Run a local multi-agent episode:

python scripts/multi_agent_demo.py --scenario payment_provider_degradation
python scripts/multi_agent_demo.py --scenario database_connection_leak --json

The Space exposes the same flow at:

/orchestrate?scenario_id=payment_provider_degradation

This is intentionally reproducible and uses generated incidents instead of live cloud credentials.
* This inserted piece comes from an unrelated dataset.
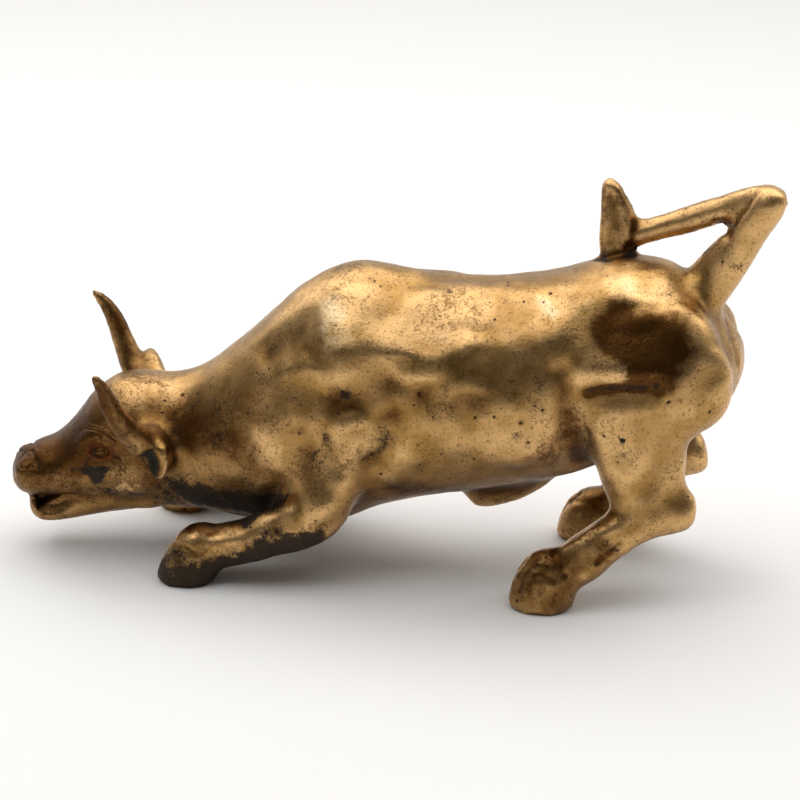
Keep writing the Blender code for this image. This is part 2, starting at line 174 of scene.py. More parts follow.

A production extension can connect specialists to AWS CloudWatch, Azure Monitor, GCP Cloud Logging, Prometheus, or a read-only demo database, but the judged environment remains deterministic so rewards and logs are repeatable.

Deploy to Hugging Face Space

Recommended path:

pip install -e ".[server]"
openenv push --repo-id YOUR_USERNAME/incident_commander_env

Fallback Docker path:

docker build -f server/Dockerfile -t incident-commander-env .
docker run --rm -p 8000:8000 incident-commander-env

Submission Checklist

  • Push this repo to a Hugging Face Space.
  • Link the Space URL in this README.
  • Run scripts/train_grpo.py and commit reward/loss plots.
  • Add logs from outputs/logs/ and one before/after transcript from outputs/.
  • Record a demo under two minutes showing an untrained failure and a trained improvement.

Local Package Layout

  • incident_commander_env/: package, models, scenario engine, reward logic
  • server/: OpenEnv/FastAPI entrypoint and Dockerfile
  • scripts/: smoke test, baseline evaluation, GRPO training
  • tests/: deterministic unit tests
  • notebooks/: Colab-oriented training notebook

HF Training Result

A GRPO training run completed on Hugging Face Jobs.

HF training reward curve

Compact training evidence:

  • outputs/evals/hf_training_summary.md
  • outputs/evals/hf_training_metrics.csv
  • outputs/logs/hf_job_69ed03a7_inspect.txt

Full raw training log is saved locally and available from the HF Jobs page.